According to him, while every situation is different in terms of income, affordability, and inventory levels, Japan's property market, from peak to trough, was roughly 14 years, while Hong Kong's was around six years.

“Using those experiences as a guide, it [the property downturn] could be at least another four to five years before the market finds its trough,” Mr. Upton said. “Further, when the dust settles in the sector, analysts broadly expect activity levels in the sector to be 20 to 30 percent below peak activity.”

This has implications for GDP growth “because something else [such as net exports, consumption, or government spending] is required to fill the space,” he added.

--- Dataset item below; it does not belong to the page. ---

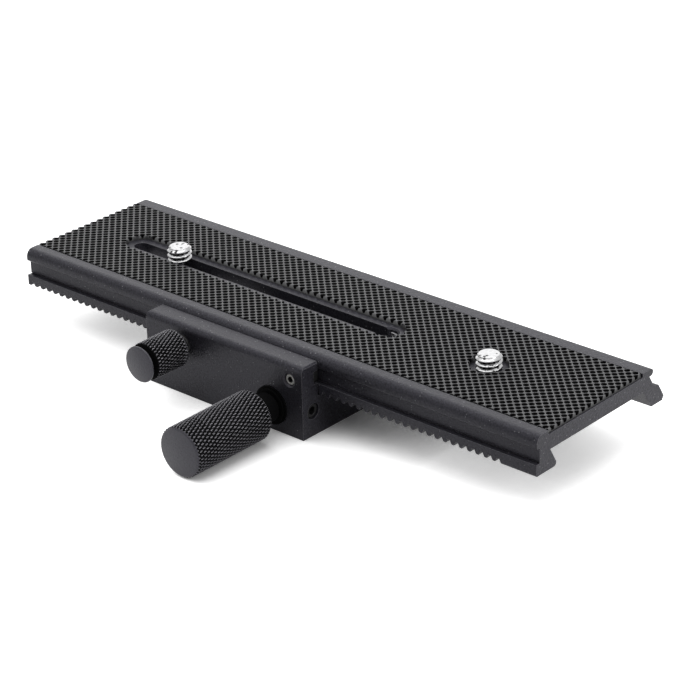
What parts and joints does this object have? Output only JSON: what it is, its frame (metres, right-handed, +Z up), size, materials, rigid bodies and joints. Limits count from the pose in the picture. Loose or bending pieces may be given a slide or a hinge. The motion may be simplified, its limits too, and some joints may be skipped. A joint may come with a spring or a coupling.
{
  "type": "macro focusing rail",
  "caption": "Rack-and-pinion focusing rail: a long slotted camera plate on a carriage block, with a knurled focus knob and a small lock knob.",
  "frame": {"origin": "mouth of the tripod thread in the carriage's base", "axes": "+X right along the rail, +Y away from the knobs, +Z up, out of the camera plate"},
  "size_m": [0.1655, 0.0899, 0.0227],
  "materials": {
    "black_anodised": "fine satin black anodising",
    "pad_rubber": "matt, crossed ridges",
    "bright_plate": "bright plated steel",
    "steel": "turned",
    "black_steel": "black oxide",
    "brass": "turned",
    "black_plastic": "moulded",
    "white_plastic": "moulded"
  },
  "bodies": {
    "carriage": {"carriage_body": "black_anodised", "gib_strip": "black_plastic", "gib_set_screw": "bright_plate", "tension_set_screw": "black_steel", "friction_plug": "white_plastic", "front_bush": "black_plastic", "rear_bush": "brass", "tripod_insert": "steel", "reducer_bush": "steel"},
    "rail": {"rail_plate": "black_anodised", "grip_pad": "pad_rubber", "stop_pin": "steel"},
    "focus": {"focus_knob": "black_anodised", "focus_knob_set_screw": "black_steel", "focus_thrust_washer": "black_plastic", "pinion_shaft": "steel", "pinion_gear": "brass"},
    "lock_end": {"lock_tip": "brass"},
    "lock": {"lock_knob": "black_anodised", "lock_screw": "steel"},
    "slot_washer": {"slot_screw_washer": "black_plastic"},
    "slot_screw": {"slot_camera_screw": "bright_plate"},
    "rear_screw": {"rear_camera_screw": "bright_plate", "rear_screw_washer": "black_plastic"}
  },
  "joints": [
    {"name": "rail_slide", "type": "slide", "parent": "carriage", "child": "rail", "axis": [1, 0, 0], "range_m": [-0.0605, 0.0435]},
    {"name": "focus_spin", "type": "hinge", "parent": "carriage", "child": "focus", "pos_m": [0.0158, 0, 0.00647], "axis": [0, 1, 0], "range_deg": [-870, 640]},
    {"name": "lock_travel", "type": "slide", "parent": "carriage", "child": "lock_end", "axis": [0, -1, 0], "range_m": [0, 0.0008]},
    {"name": "lock_spin", "type": "hinge", "parent": "lock_end", "child": "lock", "pos_m": [-0.0134, 0, 0.0137], "axis": [0, -1, 0], "range_deg": [0, 362]},
    {"name": "slot_travel", "type": "slide", "parent": "rail", "child": "slot_washer", "axis": [1, 0, 0], "range_m": [-0.0138, 0.0656]},
    {"name": "slot_screw_spin", "type": "hinge", "parent": "slot_washer", "child": "slot_screw", "pos_m": [-0.0414, 0, 0.02], "axis": [0, 0, 1], "range_deg": [-360, 360]},
    {"name": "rear_screw_spin", "type": "hinge", "parent": "rail", "child": "rear_screw", "pos_m": [0.0594, 0, 0.02], "axis": [0, 0, 1], "range_deg": [-360, 360]}
  ],
  "couplings": [
    {"joint": "focus_spin", "follows": "rail_slide", "rad_per_m": 242.42},
    {"joint": "lock_spin", "follows": "lock_travel", "rad_per_m": 7854}
  ]
}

According to UBS, however, Beijing can support both the demand and supply side of the property market to help stabilize the sector. On the supply side, the central authorities could increase credit support to developers, including more policy bank lending to stalled property projects to ensure delivery and bridge financing to avoid large-scale defaults.

On the demand side, Beijing could remove remaining home purchase restrictions and lower down payment requirements for second mortgages to 30 percent (from 40 to 50 percent) in large cities.

On Aug. 31, China's authorities, which include the housing ministry and the People's Bank of China, proposed reform measures, such as removing home-purchasing restrictions in noncore districts of major cities such as Beijing, Shanghai, and Shenzhen. These restrictions—which limit property purchases by so-called unqualified nonresidents and the number of properties people can buy—have been in effect in numerous cities since 2010. Many smaller towns have relaxed home-purchase restrictions in recent years to promote demand, but big cities, which have traditionally been targets for speculative purchasing, have remained cautious.
Increasing investment in so-called “urban village renovation” and public housing construction could also help, according to Ms. Wang.

Debt Crisis

How severe is the debt crisis for Chinese municipalities? Is there going to be a major default? How might local debt problems be addressed?

The UBS note stated that China's explicit local government debt, comprising regular and special local government bonds, was 35 trillion yuan (about $4.79 trillion), or 29 percent of GDP, by the end of 2022.

Debt of local government financing vehicles (LGFVs), on the other hand, was estimated to be roughly 59 trillion yuan as of 2022. Still, while not all LGFV debt should be counted as implicit local government debt, as some LGFVs were supposed to be commercially operated, various definitions would still put total local government explicit and implicit debt at 96 trillion yuan as of 2022 or 79 percent of GDP.

“Despite the severe challenge in debt payments, however, China is unlikely to see large-scale defaults of LGFVs going forward,” wrote Ms. Wang.

Local governments will be pressed to sell or optimally employ their assets to service and minimize implicit debt.

“Local governments own a lot of assets, including state-owned enterprises totaling yuan 206 trillion in 2021, and theoretically, local governments can transfer some of the assets to LGFV, sell them, or mortgage these assets for liquidity,” Ms. Wang wrote.

However, since state assets may not be easy to dispose of, as they may be hard to value and unfeasible to sell—for example, infrastructure—this process is likely to be only gradual, she added.